But what would be the perfect instruction set? In [1], the typical instruction set is composed of seven facets (to which I add an eighth):

  • Type of ISA. CISC or RISC, or hybrid. The CISC (complex instruction set computer) approach gives the ISA instructions that perform more complex operations in a single instruction while the RISC (reduced instruction set computer) approach takes the opposite view in making the instruction set sport very few instructions and instructions that do very little, very specialized operations. A typical RISC architecture will have only a very limited of complex instructions (that deal with the OS aspects) and concentrate in instructions that do just a single thing, for example, adding two values already in registers, but would not have an instruction that computes an address, loads a value from memory, then add it to a register. The second type of instruction is of the CISC type where, in essence, the number of instructions is minimized, but to the cost of having instructions with literally hundreds of variants.
  • Memory Management. How the CPU accesses memory dealing with things such as alignment, virtual memory, and caches.
  • Addressing Modes. How does the CPU generates the addresses to access data. There are many addressing modes, ranging from the very simple to the very complex.
  • Types and Sizes of Operands. The size of the registers, the size of the basic data types such as bytes, words, etc. It also considers the types of data the processor can manipulate; signed, unsigned integers, floating points, packed registers, etc.
  • Instructions. The very instructions the processor recognizes. These can be divided in many categories such as arithmetic, flow control, memory management, address generation, virtual memory, OS-helpers, etc.
  • Flow Control. What type of flow control is permitted? Surely, flow control instructions must include unconditional jumps, conditional jumps, and function calls; certainly indirect jumps; maybe it can even help with high-level languages constructs such as C’s switch statement.
  • Instruction Encoding. Are the instructions of variable or fixed-length? If instructions are allowed to vary in (byte) lengths, it certainly gives more flexibility for extending the instruction set and accommodating complex instructions that have many variants. Having fixed-width instructions, as it is typical of RISC processors, will limit the instruction set somewhat; especially respective of immediate values.
  • Extensions to the Instruction Set. (my addition to the list) Can the architecture accommodate application-specific extensions such as SIMD or cryptographic acceleration (such as Via’s Padlock, for example)?
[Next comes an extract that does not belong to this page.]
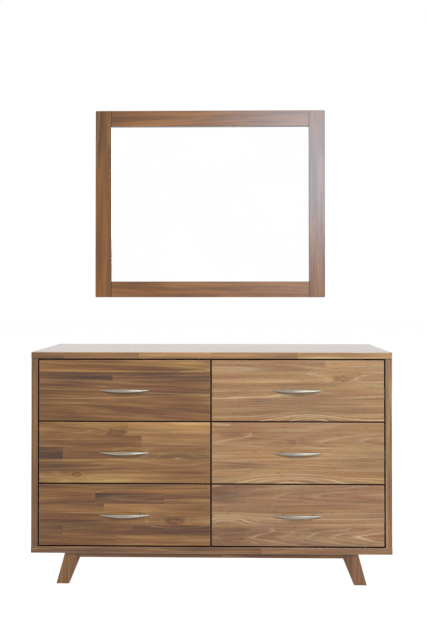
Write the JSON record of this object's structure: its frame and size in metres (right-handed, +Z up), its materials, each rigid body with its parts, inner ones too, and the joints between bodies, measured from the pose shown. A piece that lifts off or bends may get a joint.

All of these criteria must be balanced in order to minimize die size, power consumption, circuit complexity, while maximizing instruction throughput, that is, processor speed (which isn’t necessarily measured in GHz alone). And you note that this list doesn’t say much about superpipeline, superscalar, or out-of-order processing. That’s pretty much left to the implementation of the processor itself. To make a parallel, the ISA is a bit like the Java language specification, and the CPU like the Java virtual machine: many different implementations with different trade-offs will lead to a Java program being flawlessly executed, but with varying performances.

With a very wide difference between memory and processor bandwidths, the CISC approach is probably preferable: might as well have a single read from memory to get an instruction to perform as much as possible. This helps the CPUs to be designed for a memory hierarchy with important performance differences between stages. On the other hand, a CISC CPU is considerably more complex than a RISC CPU, as it may have to devote a lot of circuity to decompose the complex instructions into micro-instructions (the “atomic” instructions that are used to build a complex instruction) and execute the micro-instruction out-of-order. Note that both CISC and RISC CPUs can be superscalar and out-of-order; it is just that superscalar and out-of-order techniques help CISC CPUs quite a lot. So, I’d go for CISC.

The alignment, that is, how the processor reads and writes from and to memory, is also a crucial aspect of the instruction set. If the CPU is allowed only aligned reads/writes, the program must deal explicitly with how data is fetched from memory. That is, on a processor that does not allow unaligned reads, reading a 32 bits (or 4 bytes) value at an address 4n+1 on a 32-bits aligned bus would cause a “bus error” and the read or write would fail. On a processor that deals naturally with unaligned reads or writes, the worst that can happen is that the CPU generates several reads (or writes) to complete the memory access. Taking the 4n+1 address example again, the CPU would just write the first 3 bytes with a first access, and the last one with a second access (although it may have to perform read, mask, write series of operations). This is more costly in cycles, but it makes programming a whole lot simpler—aligned processors are a pain.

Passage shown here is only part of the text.